### PROBLEM TO WORK ON
Take the material and output all of it exactly.

### SUPPLIED INFORMATION
⟨
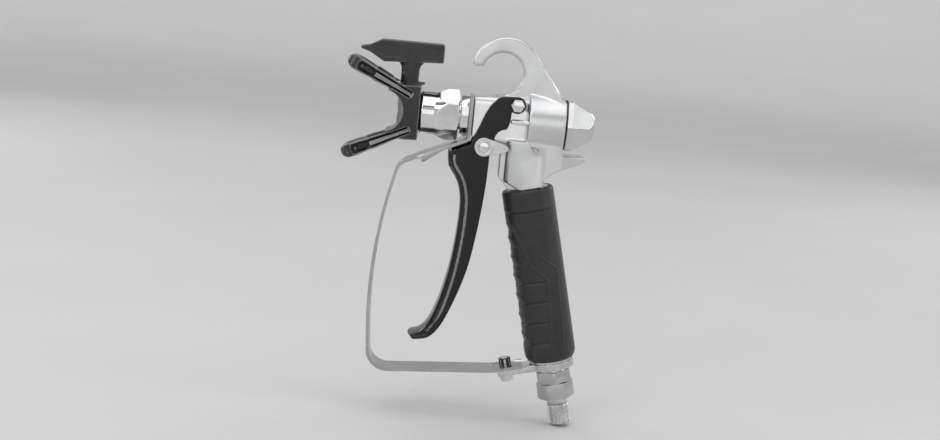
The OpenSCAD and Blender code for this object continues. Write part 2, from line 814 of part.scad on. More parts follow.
module tip_barrel() {
    end_proud = 1;
    color("gray") gun() difference() {
        union() {
            translate([tip_x, 0, -head_h - end_proud]) cylinder(h = 2 * head_h + end_proud, r = tip_r);
            translate([tip_x, 0, 0]) cylinder(h = stem_z + tip_tang_len - face_gap, r = tip_tang_r);
        }
        rod_x(tip_x - through / 2, through, nozzle_r + seat_gap);
    }
}

module tip_nozzle() {
    inset = 1.2;
    half = tip_r - inset;
    orifice_r = 0.5;
    mouth_r = 1.6;
    mouth_len = 1.2;
    color("silver") gun() difference() {
        rod_x(tip_x - half, 2 * half, nozzle_r);
        rod_x(tip_x - half - overrun, 2 * half + 2 * overrun, orifice_r);
        rod_x(tip_x - half - overrun, mouth_len + overrun, mouth_r);
    }
}

// Side outline of the T handle's bar, blunt behind and drawn out to a nose in front
module bar_outline() {
    polygon([[bar_back, bar_low + 1.9], [bar_back, bar_high - 1], [bar_back - 1, bar_high],
        [bar_front + 12.2, bar_high], [bar_front + 5.4, bar_high - 3.8], [bar_front, bar_high - 4.9],
        [bar_front, bar_high - 6.4], [bar_front + 5.4, bar_high - 8], [bar_front + 14, bar_low]]);
}

module tip_handle() {
    stem_in = 4;
    color("dimgray") gun() difference() {
        union() {
            side(tip_handle_t) bar_outline();
            translate([tip_x, 0, stem_z]) cylinder(h = bar_low + stem_in - stem_z, r = tip_stem_r);
            translate([tip_x, -tab_w / 2, stem_z]) cube([tab_len, tab_w, tab_t]);
        }
        translate([tip_x, 0, stem_z - overrun])
            cylinder(h = tip_tang_len + overrun, r = tip_tang_r + seat_gap);
    }
}

// ---------- handle ----------

module handle_tube() {
    color("lightgray") gun() on_handle(tube_bottom) difference() {
        union() {
            cylinder(h = tube_bottom - shoulder_s, r = tube_r);
            cylinder(h = tube_bottom - tube_top, r = tube_neck_r);
        }
        translate([0, 0, -overrun]) cylinder(h = tube_bottom - bore_top_s + overrun, r = bore_r);
        cylinder(h = tube_bottom, r = fluid_r);
    }
}

module filter_cap() {
    color("lightgray") gun() handle_ring(bore_top_s + face_gap, filter_cap_t, bore_r - seat_gap, passage_r);
}

module filter_screen() {
    floor_t = 3;
    screen_t = 1;
    color("gold") gun() on_handle(filter_end_s) difference() {
        cylinder(h = filter_len, r = filter_r);
        translate([0, 0, floor_t]) cylinder(h = filter_len, r = filter_r - screen_t);
        translate([0, 0, -overrun]) cylinder(h = floor_t + 2 * overrun, r = passage_r);
    }
}

module filter_spring() {
    start = filter_end_s + face_gap;
    outside = filter_r - 0.4;
    wire = 1.2;
    color("gray") gun() handle_ring(start, filter_spring_len, outside, outside - wire);
}

// Grip in section: X is the distance from the handle's axis, Y runs up the handle
module grip_outline() {
    height = grip_bottom - shoulder_s;
    groove = 0.5;
    seam_s = 53.2;
    difference() {
        translate([tube_r + seat_gap, 0]) square([grip_r - tube_r - seat_gap, height]);
        translate([grip_r - grip_edge_r, 0]) corner_cut(grip_edge_r);
        translate([grip_r - grip_edge_r, height]) mirror([0, 1]) corner_cut(grip_edge_r);
        translate([grip_r - groove, grip_bottom - seam_s]) square([2 * groove, 2 * groove]);
    }
}

// What a quarter round of radius r leaves of the corner below and outside it
module corner_cut(r) {
    difference() {
        translate([0, -overrun]) square([r + overrun, r + overrun]);
        translate([0, r]) circle(r = r);
    }
}

module grip_sleeve() {
    color("dimgray") gun() on_handle(grip_bottom) rotate_extrude() grip_outline();
}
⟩
### SOLUTION FOR THIS TASK
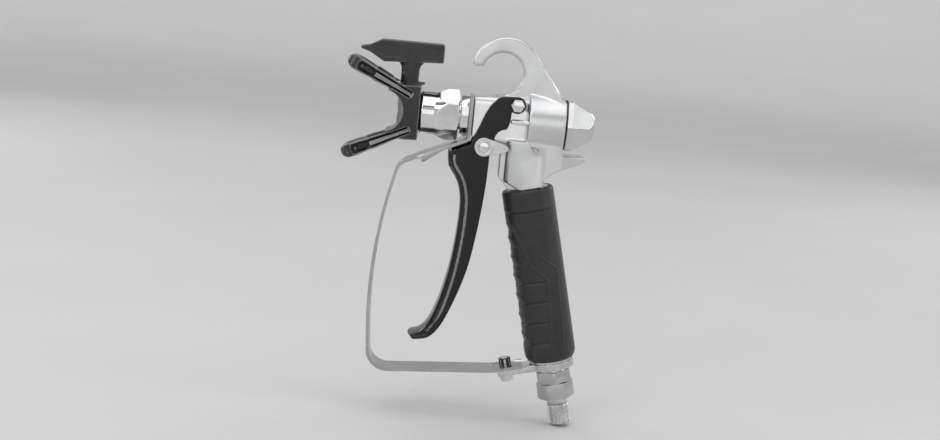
The OpenSCAD and Blender code for this object continues. Write part 2, from line 814 of part.scad on. More parts follow.
module tip_barrel() {
    end_proud = 1;
    color("gray") gun() difference() {
        union() {
            translate([tip_x, 0, -head_h - end_proud]) cylinder(h = 2 * head_h + end_proud, r = tip_r);
            translate([tip_x, 0, 0]) cylinder(h = stem_z + tip_tang_len - face_gap, r = tip_tang_r);
        }
        rod_x(tip_x - through / 2, through, nozzle_r + seat_gap);
    }
}

module tip_nozzle() {
    inset = 1.2;
    half = tip_r - inset;
    orifice_r = 0.5;
    mouth_r = 1.6;
    mouth_len = 1.2;
    color("silver") gun() difference() {
        rod_x(tip_x - half, 2 * half, nozzle_r);
        rod_x(tip_x - half - overrun, 2 * half + 2 * overrun, orifice_r);
        rod_x(tip_x - half - overrun, mouth_len + overrun, mouth_r);
    }
}

// Side outline of the T handle's bar, blunt behind and drawn out to a nose in front
module bar_outline() {
    polygon([[bar_back, bar_low + 1.9], [bar_back, bar_high - 1], [bar_back - 1, bar_high],
        [bar_front + 12.2, bar_high], [bar_front + 5.4, bar_high - 3.8], [bar_front, bar_high - 4.9],
        [bar_front, bar_high - 6.4], [bar_front + 5.4, bar_high - 8], [bar_front + 14, bar_low]]);
}

module tip_handle() {
    stem_in = 4;
    color("dimgray") gun() difference() {
        union() {
            side(tip_handle_t) bar_outline();
            translate([tip_x, 0, stem_z]) cylinder(h = bar_low + stem_in - stem_z, r = tip_stem_r);
            translate([tip_x, -tab_w / 2, stem_z]) cube([tab_len, tab_w, tab_t]);
        }
        translate([tip_x, 0, stem_z - overrun])
            cylinder(h = tip_tang_len + overrun, r = tip_tang_r + seat_gap);
    }
}

// ---------- handle ----------

module handle_tube() {
    color("lightgray") gun() on_handle(tube_bottom) difference() {
        union() {
            cylinder(h = tube_bottom - shoulder_s, r = tube_r);
            cylinder(h = tube_bottom - tube_top, r = tube_neck_r);
        }
        translate([0, 0, -overrun]) cylinder(h = tube_bottom - bore_top_s + overrun, r = bore_r);
        cylinder(h = tube_bottom, r = fluid_r);
    }
}

module filter_cap() {
    color("lightgray") gun() handle_ring(bore_top_s + face_gap, filter_cap_t, bore_r - seat_gap, passage_r);
}

module filter_screen() {
    floor_t = 3;
    screen_t = 1;
    color("gold") gun() on_handle(filter_end_s) difference() {
        cylinder(h = filter_len, r = filter_r);
        translate([0, 0, floor_t]) cylinder(h = filter_len, r = filter_r - screen_t);
        translate([0, 0, -overrun]) cylinder(h = floor_t + 2 * overrun, r = passage_r);
    }
}

module filter_spring() {
    start = filter_end_s + face_gap;
    outside = filter_r - 0.4;
    wire = 1.2;
    color("gray") gun() handle_ring(start, filter_spring_len, outside, outside - wire);
}

// Grip in section: X is the distance from the handle's axis, Y runs up the handle
module grip_outline() {
    height = grip_bottom - shoulder_s;
    groove = 0.5;
    seam_s = 53.2;
    difference() {
        translate([tube_r + seat_gap, 0]) square([grip_r - tube_r - seat_gap, height]);
        translate([grip_r - grip_edge_r, 0]) corner_cut(grip_edge_r);
        translate([grip_r - grip_edge_r, height]) mirror([0, 1]) corner_cut(grip_edge_r);
        translate([grip_r - groove, grip_bottom - seam_s]) square([2 * groove, 2 * groove]);
    }
}

// What a quarter round of radius r leaves of the corner below and outside it
module corner_cut(r) {
    difference() {
        translate([0, -overrun]) square([r + overrun, r + overrun]);
        translate([0, r]) circle(r = r);
    }
}

module grip_sleeve() {
    color("dimgray") gun() on_handle(grip_bottom) rotate_extrude() grip_outline();
}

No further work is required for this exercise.